Deon Richards was 4 years old when he was placed in foster care, after his mother killed his sister. “I never had parents — I never had parents at all,” he said. This is the story of Deon’s journey through Florida’s child-welfare system, which relies on privatized companies, Christian group homes, professional foster care parents, and people who abandon their children after adopting them. Somehow, reporter Rowan Moore Gerety manages to eke out some hope out of all the despair. (46 min)
+ Share your reactions to this article at The Highlighter website. ✏️
How It Feels To Be Javion: 16 Years Old and Struggling to Read in Chicago
Javion Grayer is a high school student in Chicago who has trouble reading No Way Out, written at the third grade level. This heartbreaking profile explains how intergenerational poverty, underperforming schools, and failing special education services caused Javion to fall through the cracks. The way Javion reads — guessing at words, rather than sounding them out — got me thinking again about “Hard Words” (#162), in which Emily Hanford excoriates the way we teach young people to read. (12 min)

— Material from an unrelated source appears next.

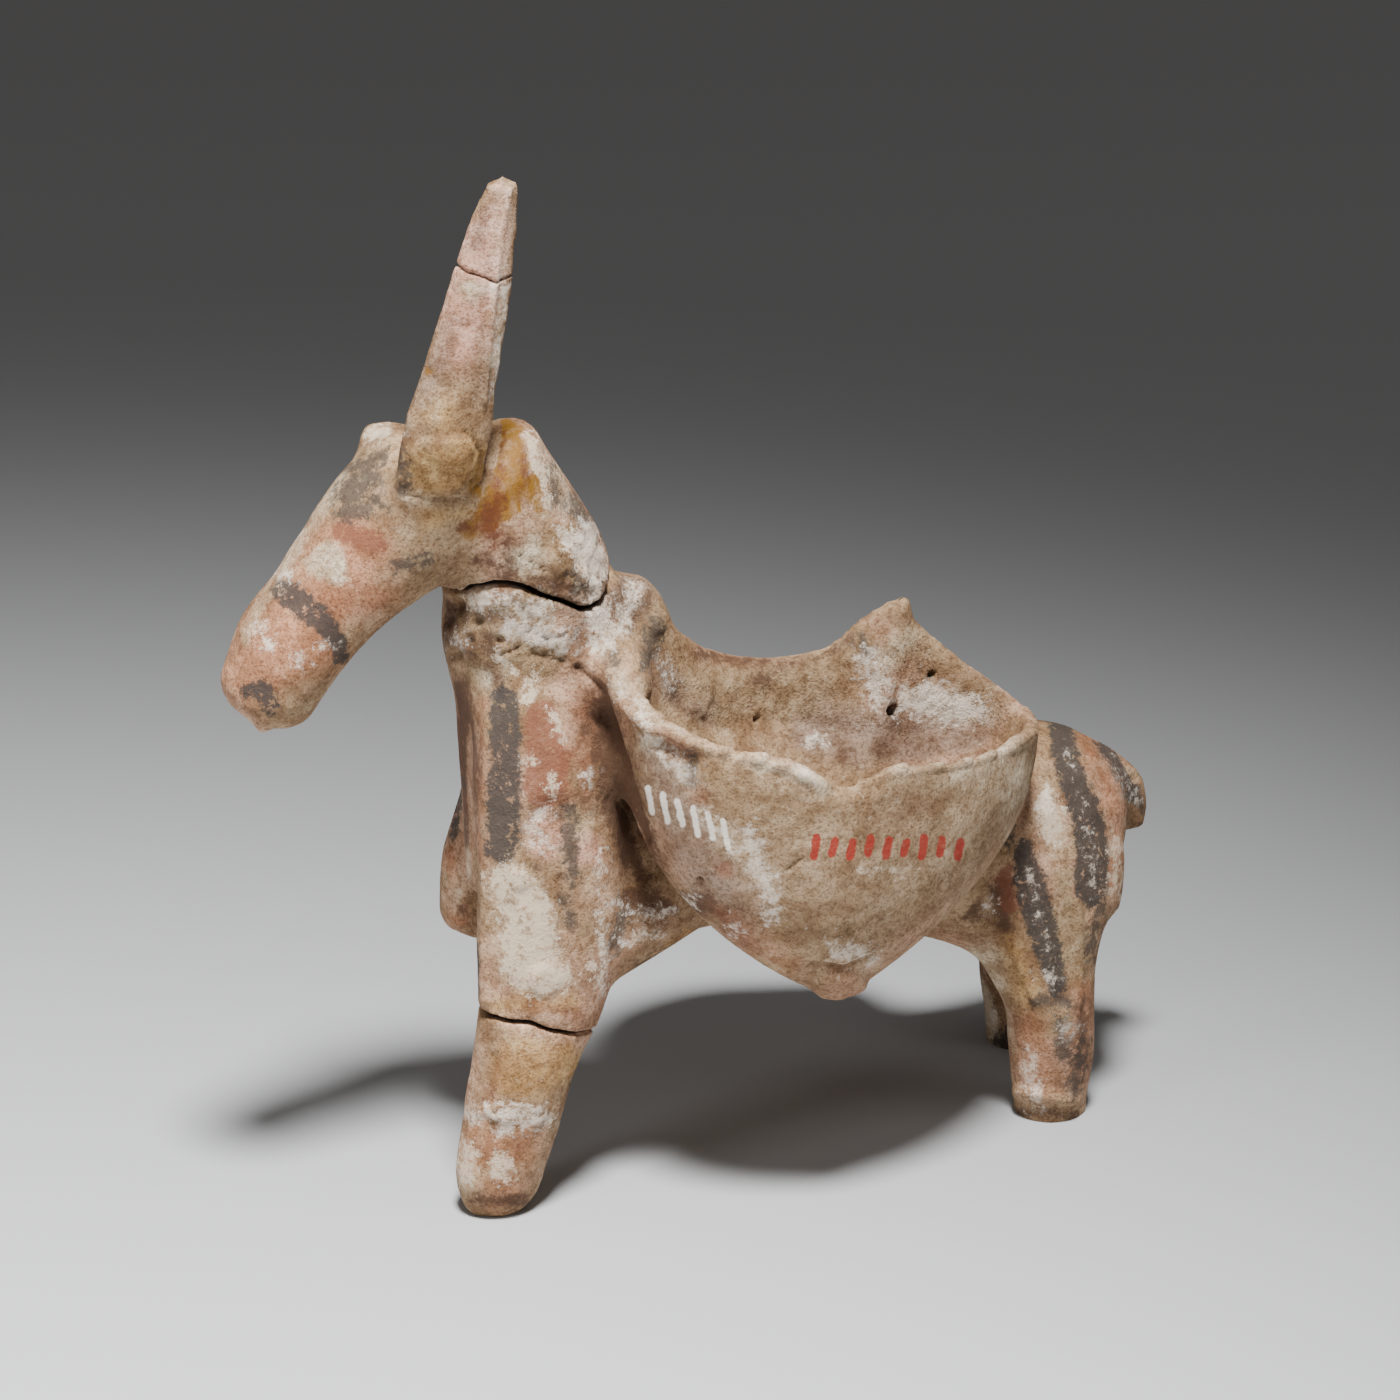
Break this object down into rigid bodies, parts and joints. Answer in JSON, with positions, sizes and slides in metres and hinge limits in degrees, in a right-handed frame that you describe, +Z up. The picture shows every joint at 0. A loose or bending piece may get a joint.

StartUp Podcast: Success Academy
A few weeks ago (#169), I featured one episode of StartUp’s outstanding series on Success Academy(#122). Since then, I’ve kept on listening, and now, for the first time ever, I’m recommending that you listen to the entire seven-episode series — especially if you’re an educator. Be ready to experience a range of emotions. Then, sign up to share your opinions on an upcoming episode of The Highlighter Podcast 🎧! (315 min)
Hope you liked today’s issue of The Highlighter! Please hit reply or use the thumbs below to tell me what you thought. Also, let’s welcome this week’s 18 new subscribers: James, Jess, Rachel, Al, Carla, Christy, David, and 11 others via Stoop. I’m really happy you’re here, and I hope this newsletter becomes part of your weekly reading habit.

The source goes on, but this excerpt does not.